Applying this reasoning, the High Court held that there is no basis in the Qur’an, Hadith, or the established practice of Muslim communities to insist upon a written agreement for Mubaraat. The Family Court’s view that such a written instrument was indispensable was therefore legally erroneous. The bench further stated that the role of the court in such cases is not to impose additional formalities where none exist in personal law, but to recognize and give effect to the mutual decision of the parties when such consent is clearly established.

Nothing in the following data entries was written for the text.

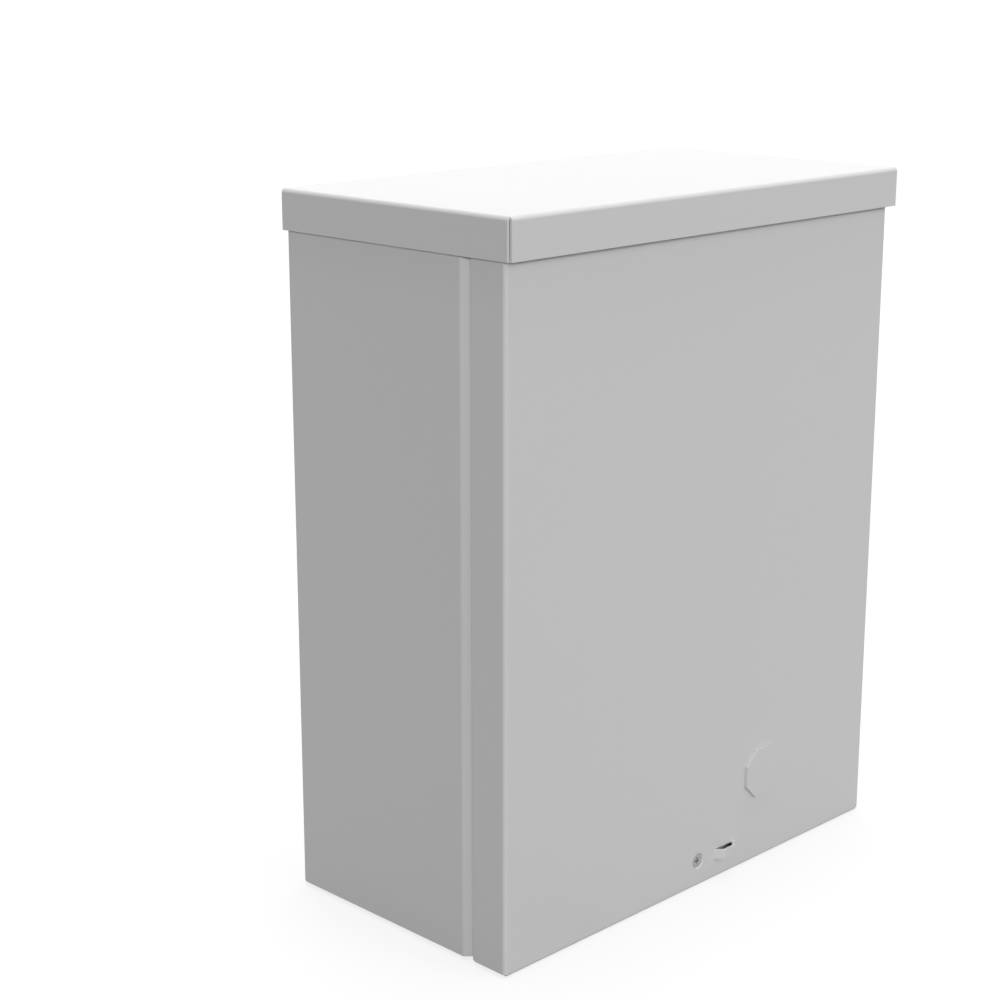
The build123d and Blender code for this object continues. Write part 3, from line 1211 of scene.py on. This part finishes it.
@dataclass
class BondingScrew(Piece):
    """The hexagon bonding screw with a slot and a collar, in the boss of the back wall.

    top, collar, boss and end are places along Y, and groove holds half the slot's width and its depth. The
    thread starts plain_neck from the boss and deepens over run_in.
    """

    node = "ground_screw"
    slot = Slot.GREEN
    edge = 0.0

    middle: Point = (-72.4, 55.0)
    top: float = 71.78
    collar: float = 74.98
    boss: float = 75.78
    end: float = 81.78
    apothem: float = 3.95
    collar_radius: float = 5.25
    radius: float = 2.4
    groove: Point = (0.6, 1.2)
    groove_slope: float = 0.14
    chamfer: float = 0.4
    plain_neck: float = 0.1
    run_in: float = 0.3
    pitch: float = 1.06
    thread: float = 0.42
    collar_eases: Sizes = (0.25, 0.12)
    faces_round: int = 144
    head_rings: int = 26
    shank_rings: int = 66

    def build(self) -> Any:
        """Turns rings over the hexagon head, the collar and the thread.

        The head's radius is apothem / cos(a - 30 degrees), with a measured within each sixth of the round.

        Returns:
            The object.
        """
        around = np.linspace(0.0, 2 * math.pi, self.faces_round, endpoint=False)
        sixth = np.mod(around, math.pi / 3) - math.pi / 6
        outline = self.apothem / np.cos(sixth)
        wide, deep = self.groove
        share = np.concatenate([np.linspace(0.0, 0.96, self.head_rings), [0.99, 1.0, 1.0, 1.0]])
        fall = np.concatenate([np.zeros(self.head_rings), [0.04, 0.14, deep + 0.05, self.collar - self.top]])
        head = share[:, None] * outline
        sunk = deep * ramp(wide - np.abs(head * np.sin(around)), self.groove_slope, 0.5)
        low = self.top + np.maximum(fall[:, None], sunk * (fall[:, None] < self.collar - self.top - 0.1))
        wide, neck = self.collar_radius, self.boss
        corners = [(wide - self.chamfer, self.collar), (wide, self.collar), (wide, neck), (self.radius, neck)]
        rim, _ = bent_path(corners, self.collar_eases, Side.LEFT, 3)
        shank = np.linspace((self.radius, self.boss), (self.radius, self.end), self.shank_rings)
        profile = np.concatenate([rim, shank, [[self.radius * 0.7, self.end], [0.0, self.end]]])
        radius, depth = profile[:, :1] + 0 * around, profile[:, 1:] + 0 * around
        fade = ramp(depth - self.boss - self.plain_neck, self.run_in) * (radius > self.radius - NEAR)
        radius = radius - fade * self.thread * thread_wave(depth, around, self.pitch)
        radius, depth = np.vstack([head, radius]), np.vstack([low, depth])
        return turned("bonding_screw", self.middle, around, radius, depth)


def thread_wave(depth: Array, around: Array, pitch: float) -> Array:
    """Works out a thread's fall below its crest, as a share of its depth.

    With p the fraction of depth / pitch - angle / turn, the fall is slope * (1 - abs(2p - 1)) - crest, cut
    flat at the crest and at the root.

    Args:
        depth: the places along the screw.
        around: the angles round it.
        pitch: the thread's pitch.

    Returns:
        The fall, from 0 to 1.
    """
    part = np.mod(depth / pitch - around / (2 * math.pi), 1.0)
    return np.clip(THREAD_SLOPE * (1 - np.abs(2 * part - 1)) - THREAD_CREST, 0, 1)


@dataclass
class ClosingPans:
    """The top and bottom pans, which keep the meshes of their nodes."""

    nodes: tuple[str, ...] = ("top_plate", "bottom_plate")

    def dress(self, finishes: dict[Slot, Any]) -> None:
        """Gives the pans the paint.

        Args:
            finishes: the material for each slot.
        """
        for name in self.nodes:
            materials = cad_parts[name].data.materials
            materials.clear()
            materials.append(finishes[Slot.PAINT])


def main() -> None:
    """Builds the whole scene and reports each piece."""
    logging.basicConfig(level=logging.INFO, format="%(name)s: %(message)s")
    bpy.context.scene.view_settings.view_transform = "Standard"
    Studio().set_up()
    finishes = Finishes().made()
    stock, pans = Stock(), ClosingPans()
    parts: list[Piece] = [WallWrap(stock), DripShield(stock), SlipCover(stock)]
    parts += [BadgePlate(), CaptiveScrew(), NutPlate(), BondingScrew()]
    for part in parts:
        piece = part.build()
        part.dress(piece, finishes)
        LOG.info("%s: %d faces on %s", piece.name, len(piece.data.polygons), part.body)
    pans.dress(finishes)
    LOG.info("painted: %s", ", ".join(pans.nodes))


if __name__ == "__main__":
    main()
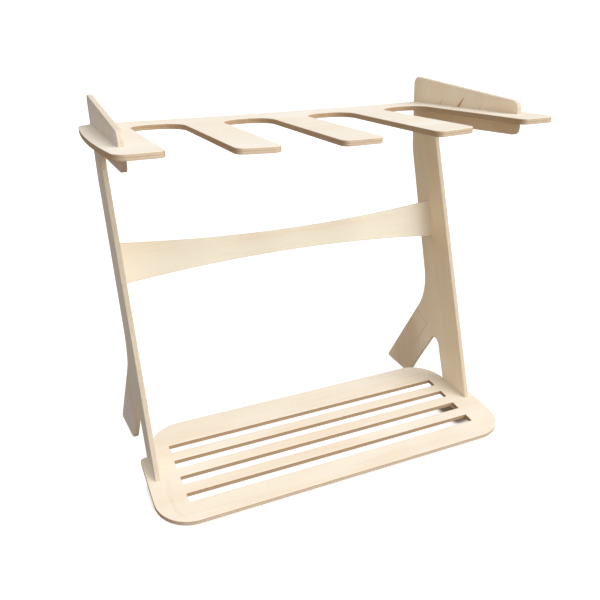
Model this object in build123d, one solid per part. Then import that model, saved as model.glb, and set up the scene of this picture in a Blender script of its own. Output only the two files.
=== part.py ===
from build123d import *
import os
from math import atan, cos, radians, sin

# A free-standing floor rack for four long-necked instruments, in birch plywood.
# Two side panels stand on a front and a rear foot each, and carry a bottom shelf
# that slopes down to the front, a top shelf with four open neck slots, and a
# cross brace between them.  Both shelves halve into the panels: each panel is
# notched from its front, and each shelf is slotted from its back.
#
# Lengths are in mm.  X runs to the right, Y to the back and Z up.  The origin is
# on the floor, under the middle of the rack.

# The sheet and the panels' places
PLY = 9.0                   # thickness of every board
EASE = 1.0                  # sanded rounding along the rims of every board
CLEAR_WIDTH = 656.0         # between the two side panels
PANEL_IN = CLEAR_WIDTH / 2
PANEL_OUT = PANEL_IN + PLY

# Side panel outline, seen along X: Y is the first number, Z the second
FRONT_FOOT_Y = (-107.4, -27.1)
FRONT_FOOT_RADIUS = 2.0
REAR_FOOT_Y = (136.3, 247.3)
REAR_FOOT_RADII = (45.0, 4.0)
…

In the present matter, the pleadings before the Family Court showed that both the husband and wife had unequivocally decided to dissolve their marriage through Mubaraat. The family suit was filed solely to obtain judicial recognition of this dissolution. Thus, the dismissal of the suit as non-maintainable was an error of law. The High Court set aside the Family Court’s order, declared the suit maintainable, and remanded it back to the Family Court for adjudication on merits. The bench further directed the Family Court to conclude the proceedings expeditiously, preferably within three months, considering the age and future prospects of the parties. This was to ensure that neither party’s personal or social circumstances would be unduly prejudiced by prolonged litigation. The appeal was accordingly allowed.

Through this ruling, the Gujarat High Court has reaffirmed the principles of Muslim personal law, underscoring that where mutual consent is the foundation of dissolution, the law will not impose non-existent formalities, thereby preserving both the autonomy of the parties and the integrity of religious law.